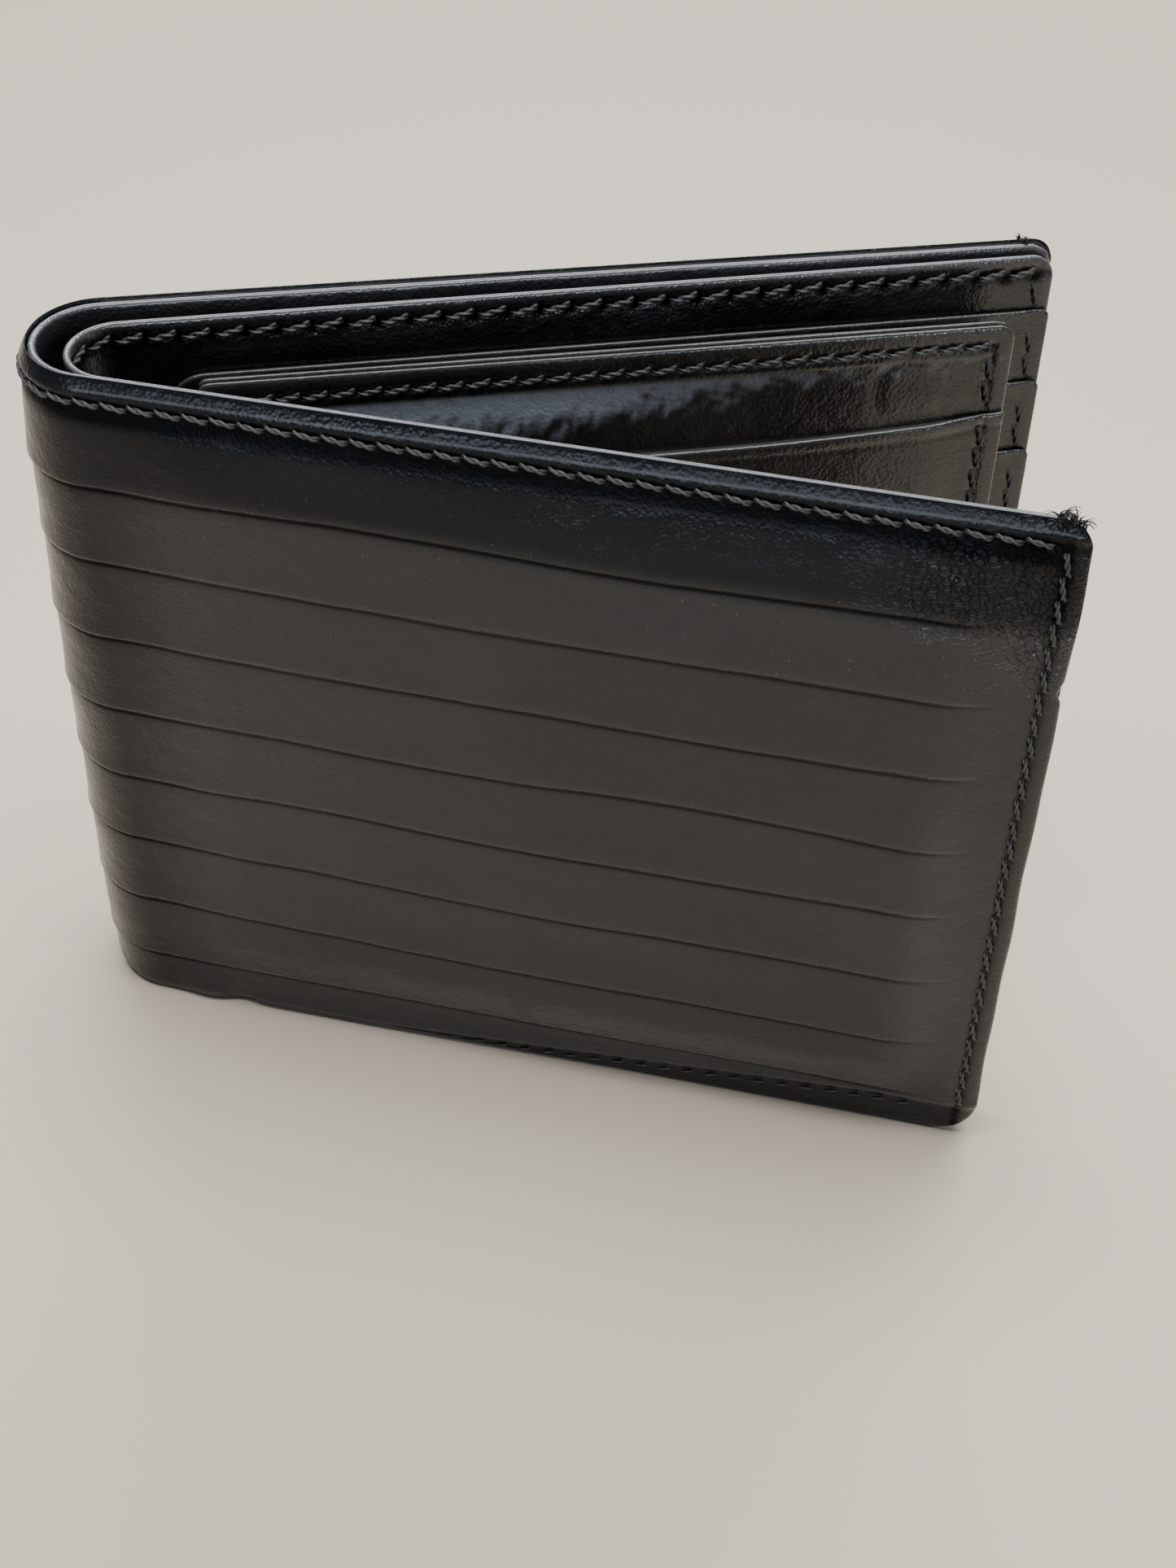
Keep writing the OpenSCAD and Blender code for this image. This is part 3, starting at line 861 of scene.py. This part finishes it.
def hazeAndHighlightMark(side):
    # wiped, slightly hazy polish low on the face, and a painted highlight in a band inside the free edge
    bend = coverPath(side)[1]

    def mark(x, z):
        run = x - bend
        lean = z + 0.22 * (run - 40)
        streak = smooth(0.45 + 0.55 * ripple(run * 0.25, lean * 3, 22, 9))
        low = bell(run - 44, 34) * bell(z - 23, 14) * (0.35 + 0.65 * streak)
        band = bell(run - lengths[side] + 9.5, 2.8) * smooth((60 - z) / 16) * smooth((z - 8) / 8)
        return np.clip(0.75 * low + band * (0.8 + 0.25 * ripple(run, z, 9, 12)), 0, 1)

    return mark


def pimpleMark(side):
    bend = coverPath(side)[1]

    def mark(x, z):
        run = x - bend
        main = bell(run - 64, 40) * bell(z - 79, 7.0)
        tail = 0.8 * bell(run - 82, 20) * bell(z - 71, 7) + 0.5 * bell(run - 20, 14) * bell(z - 74, 7)
        return np.clip((main + tail) * (0.9 + 0.5 * ripple(run, z, 10, 10)), 0, 1)

    return mark


def spineLift(bend, amount):
    # the lower edge rises a little round the fold
    def shift(x, z):
        return amount * smooth(1 - x / (bend * 0.95)) * np.clip(1 - z / 14, 0, 1) ** 2

    return shift


def edgeNick(side, end):
    # the free edge is a little uneven, with one small nick
    def shift(x, z):
        nick = -0.5 * bell(z - 69.5, 0.9) * smooth((x - end + 3) / 3)
        wave = 0.12 * ripple(z, 0 * x, 16, 21 + side) * smooth((x - end + 6) / 6)
        return nick + wave

    return shift


def foldEnds(side, centre, radius, turn):
    # where a sheet's bend round the fold starts and stops, in metres
    normal = outward(side, turn)
    flat = Vector(((centre[0] + radius * normal[0] + foldX) * mm,
                   (centre[1] + radius * normal[1] + foldY) * mm, 0))
    middle = Vector(((centre[0] - radius + foldX) * mm, (centre[1] + foldY) * mm, 0))
    return flat, middle


def bendAtFold(piece, side, centre, radius, turn):
    flat, middle = foldEnds(side, centre, radius, turn)
    if side > 0:
        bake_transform(piece)
    else:
        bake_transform(piece)


def nameOf(side):
    return "Back" if side > 0 else "Front"


def nodeOf(stem, side):
    return stem + ("_back" if side > 0 else "_front")


def makeCover(side):
    place, bend = coverPath(side)
    end = bend + lengths[side]
    relief = coverRelief(side)
    leather = leatherSheet(
        "coverLeather" + nameOf(side), place,
        gridLines(0, end, cover["runStep"], fineLow=False), coverRows(),
        lambda x, z: -relief(x, z),
        lambda x, z: wallet["coverLeather"] + 0 * x,
        coverMaterial,
        corners={"endTop": cover["topCorner"], "endLow": cover["lowCorner"]},
        seamStart=True, rim=0.5, shiftX=edgeNick(side, end), shiftZ=spineLift(bend, cover["foldLift"]),
        follow=followCreases(side), side=side,
        marks={"paintedShade": paintedShadeMark(side), "paintedRidgeHighlight": paintedRidgeHighlightMark(side), "smear": smearMark(side),
               "hazeAndHighlight": hazeAndHighlightMark(side), "crackle": crackle(side), "pimple": pimpleMark(side)})
    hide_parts(nodeOf("cover_leather", side), "cover_leather_spine")
    bendAtFold(leather, side, (0, 0), wallet["foldRadius"] - 0.45, opening)
    inset = wallet["edgeInset"]

    def liningFace(x, z):
        return wallet["coverThick"] - 0.06 * ripple(x, z, 30, 15) * smooth((end - x) / 12)

    lining = leatherSheet(
        "coverLining" + nameOf(side), place,
        gridLines(0, end - inset, 1.6, fineLow=False),
        gridLines(inset, coverHeight - inset, 2.0),
        lambda x, z: 1.0 + 0 * x,
        liningFace,
        liningMaterial,
        corners={"endTop": cover["topCorner"], "endLow": cover["lowCorner"]},
        seamStart=True, rim=0.4, shiftX=edgeNick(side, end), shiftZ=spineLift(bend, cover["foldLift"]),
        side=side)
    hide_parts(nodeOf("cover_lining", side), "cover_lining_spine", "interlining_spine")
    bendAtFold(lining, side, (0, 0), wallet["foldRadius"] - 1.5, opening)
    sewing = MeshBuilder()

    def surface(x, z):
        return -relief(np.asarray(x), np.asarray(z))

    sewRow(sewing, place, surface, 0, end - 1.6, coverHeight - cover["topSeam"], False, -1, slant=-12)
    sewRow(sewing, place, surface, cover["sideStart"], coverHeight - 3, end - cover["sideSeam"], True, -1)
    sewRow(sewing, place, surface, bend + 34, end - 5, 0, False, -1, scale=0.4, length=1.7,
           drift=lambda x: max(float(lowLine(x - bend)) - 1.3, 0.9))
    stitches = sewing.finish("coverThread" + nameOf(side), stitchMaterial)
    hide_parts(nodeOf("cover_thread", side), "cover_thread_spine")
    bendAtFold(stitches, side, (0, 0), wallet["foldRadius"] - 0.45, opening)


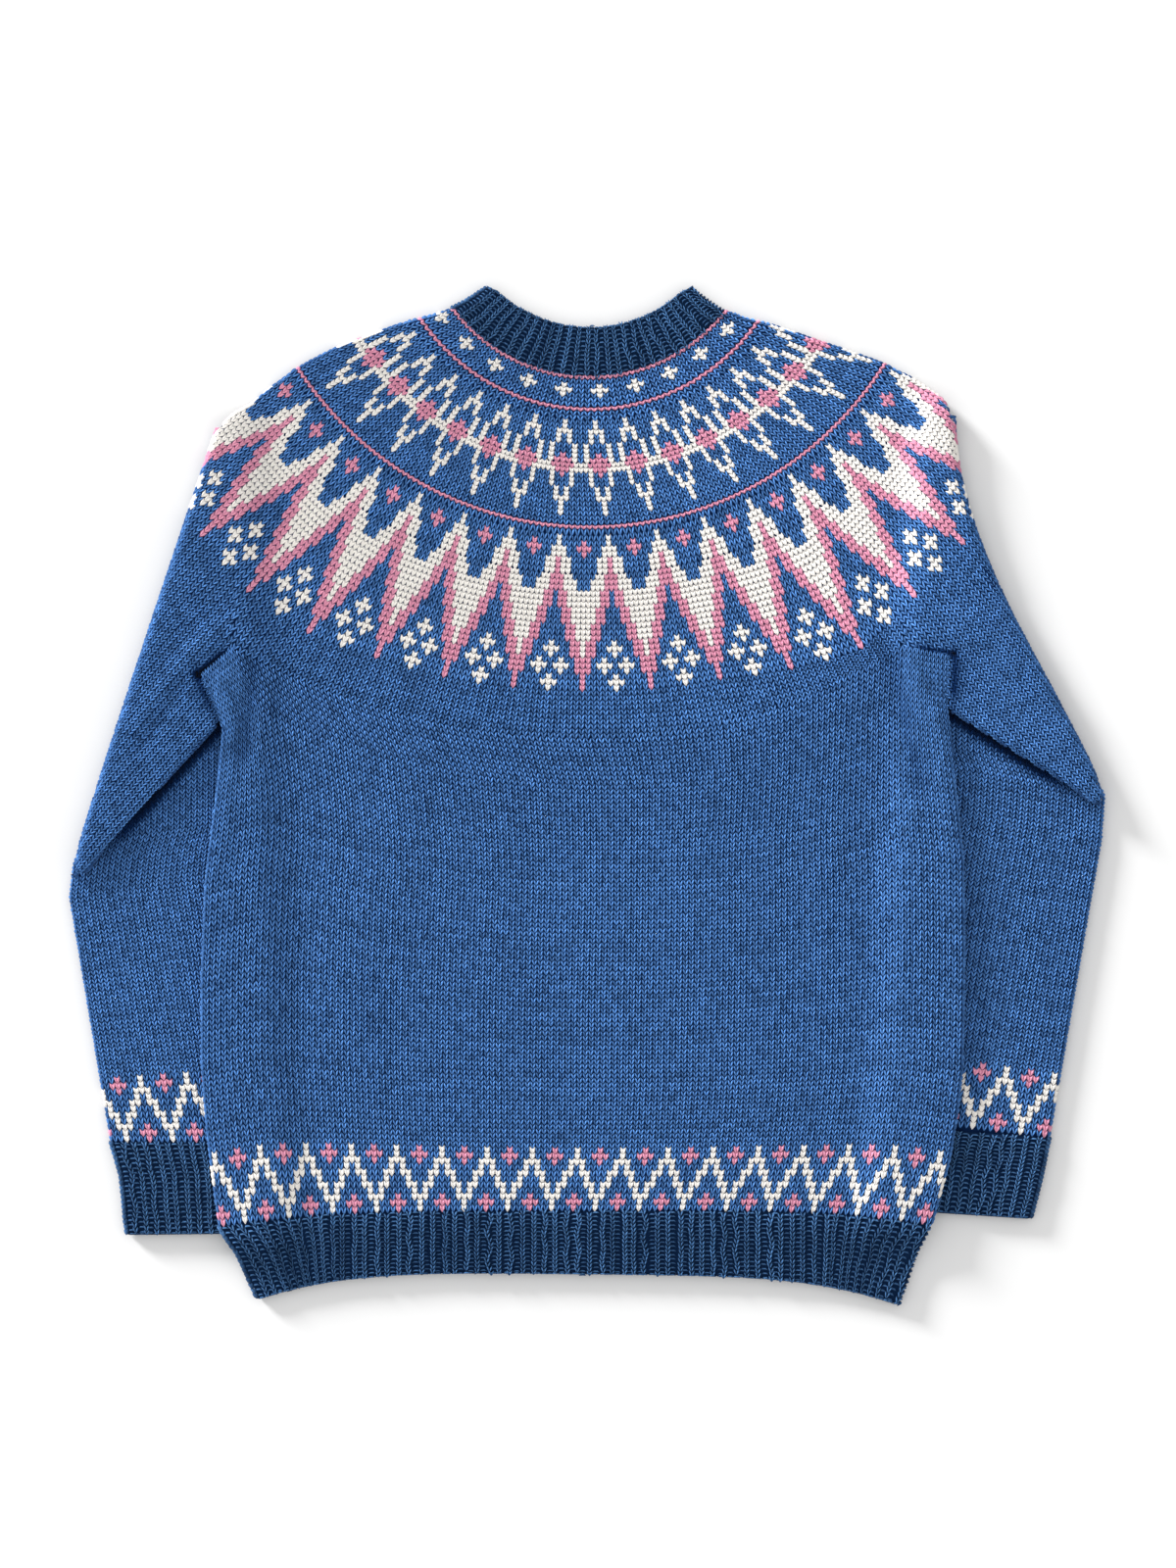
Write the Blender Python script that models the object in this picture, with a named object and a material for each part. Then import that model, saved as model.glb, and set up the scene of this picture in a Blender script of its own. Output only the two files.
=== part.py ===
"""A round-yoke sweater, knitted in the round and laid flat on its front.

Metres, +Z up, neck towards +Y. The garment is eight knitted tubes pressed flat: neckband,
yoke, body, hem rib, two sleeves and two cuffs. Each tube is one closed wall with a back
layer on top and a front layer under it. The sleeves are folded back at the elbow, so each
forearm lies on the floor, under its own upper arm and under the side of the body.
"""
import math

import bmesh
import bpy
from mathutils import Matrix, Vector

# ---------------------------------------------------------------- driving dimensions
WALL = 0.0026            # one layer of the knitted cloth
LAYER_AIR = 0.0012       # air between the two layers inside a flat tube
THICK = 2 * WALL + LAYER_AIR
EDGE = THICK / 2         # radius of a side fold
SEAM = 0.0003            # gap between neighbouring pieces
FOLD_RADIUS = EDGE + 0.0008          # elbow fold, to the middle of the tube
STACK = 2 * FOLD_RADIUS              # lift of all that lies on a forearm
DRAPE = 0.028            # run over which lifted cloth comes down to the floor
CLEARANCE = 0.002        # the lifted cloth starts down this far past the forearm's edge
RIB_HEIGHT = 0.0010      # knit ribs stand this far over the purl between them

NECK_RIBS = 27           # ribs on the back layer
HEM_RIBS = 64
CUFF_RIBS = 14

PLAIN_STEPS = 18         # facets across the plain underside of a ribbed band
CUFF_PLAIN_STEPS = 8
SHARP_ANGLE = 50.0       # edges sharper than this, in degrees, are shown sharp
EDGE_STEPS = 4           # facets round a side fold
ROLL_STEPS = 6           # facets round the elbow fold

# ---------------------------------------------------------------- yoke and neckband
CENTRE_X = 0.0003        # the rounds of the yoke are arcs about this line
# radius of a round, height of its centre, half angle that it spans on each side, laid flat
YOKE_ROUNDS = (
    # radius, centre_y, left_half, right_half
    (0.0927, 0.4090, 47.3, 47.4),      # top of the neckband
    (0.1167, 0.3990, 53.7, 52.6),      # neckband meets yoke
    (0.1280, 0.3980, 55.8, 55.0),
    (0.1530, 0.4010, 57.9, 57.0),
    (0.2000, 0.4100, 58.3, 57.9),
    (0.2360, 0.4170, 57.4, 58.2),
    (0.2600, 0.4170, 57.1, 58.6),
    (0.2760, 0.4170, 56.7, 58.4),      # yoke meets sleeve at the shoulder
)
SHOULDER_RADIUS = YOKE_ROUNDS[-1][0]
OUTER_CENTRE_Y = YOKE_ROUNDS[-1][1]
NECK_TOP, NECK_BASE = YOKE_ROUNDS[0][0], YOKE_ROUNDS[1][0]
NECK_RINGS = (0.0, 0.5, 1.0)
YOKE_RINGS = (0.0, 0.10, 0.22, 0.36, 0.50, 0.64, 0.78, 0.90, 1.0)
ARMHOLE_STEPS = 5
JOIN_DEPTH = 0.380       # radius at the middle of the back where the yoke ends

# where yoke, body and sleeve meet, and the corner of the tuck beside it
UNDERARM = {"left": (-0.2423, 0.0983), "right": (0.2123, 0.0997)}
TUCK = {"left": (-0.2643, 0.0797), "right": (0.2450, 0.0930)}

# ---------------------------------------------------------------- body and hem
# the left and the right edge of the body and its rib, from the tuck down to the hem
BODY_SIDES = (
    # left_y, left_x, right_y, right_x
    (0.0797, -0.2643, 0.0930, 0.2450),
    (0.0430, -0.2495, 0.0577, 0.2437),
    (0.0063, -0.2530, 0.0063, 0.2490),
    (-0.0603, -0.2610, -0.0463, 0.2543),
    (-0.1270, -0.2637, -0.1137, 0.2550),
    (-0.1837, -0.2637, -0.1863, 0.2537),
    (-0.2270, -0.2603, -0.2203, 0.2497),
    (-0.2603, -0.2563, -0.2483, 0.2450),
    (-0.2937, -0.2517, -0.2923, 0.2330),      # top of the rib
    (-0.3100, -0.2405, -0.3100, 0.2245),
    (-0.3430, -0.2263, -0.3470, 0.2117),      # hem
)
RIB_TOP_ROW, HEM_ROW = 8, 10
RIB_TOP_RISE = 0.0093    # the middle of the rib's top is this much higher than its ends
HEM_RISE = 0.0187
HEM_FACES = {"left": 190.0, "right": -10.0}      # the rib narrows towards the hem
HEM_RINGS = (0.0, 0.16, 0.50, 1.0)
BODY_RINGS = (0.0, 0.05, 0.10, 0.20, 0.34, 0.50, 0.66, 0.80, 0.91, 1.0)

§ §

Across the entries, how many lines contain "import"? Reply with the number only.

## Response below
5